Penny Diffusion Lab
In February 2003, my two chemistry classes sorted over 3,000 pennies by date and mint mark (city where coins were minted). The pennies were collected in November 2002 as part of our schools fundraising for our yearly community holiday meal. Our goal was to determine if pennies distribution could be a model for gas molecules.
While gas molecules clearly have different means of transportation (it is their own internal kinetic energy that moves them, not people’s pockets and purses), the measure of entropy or disorder was seen to increase in the pennies just like in a gas.
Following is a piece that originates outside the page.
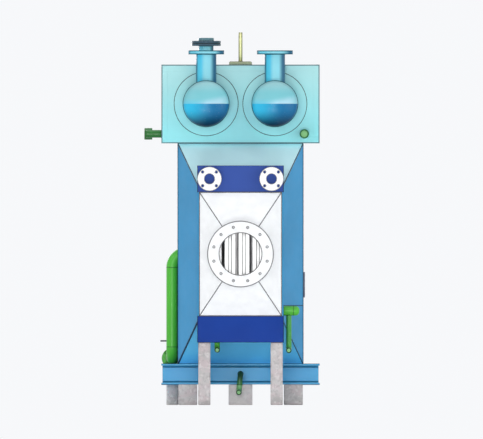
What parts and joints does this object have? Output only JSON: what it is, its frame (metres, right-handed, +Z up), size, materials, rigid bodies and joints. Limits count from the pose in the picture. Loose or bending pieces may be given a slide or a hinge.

Students in groups of two recorded the date and mint mark of about 150 pennies per group. Data was entered into a spreadsheet and graphs were created (graphs can be seen below).
Resources and results
- Data collection sheet if you’d like to try this lab in your class.
- Spreadsheet in Quattro or Excel you can use to aggregate data.
- US Mint’s mint mark pages.
- Here’s a spreadsheet showing my classes’ aggregated data.
Upon examining their data of 150 pennies, students could clearly see a decrease in the number of pennies over time.
But when the class data was combined, a ‘diffusion’ trend becomes clear.
Graphs showing data trends
The San Francisco Mint produced pennies up through 1975, but we only found a few of those (mostly due to how few pennies we found from that era). The graph above does not include the SF pennies; the graph below shows them.
Of the 3,113 pennies we sorted, more than half were from the previous ten years.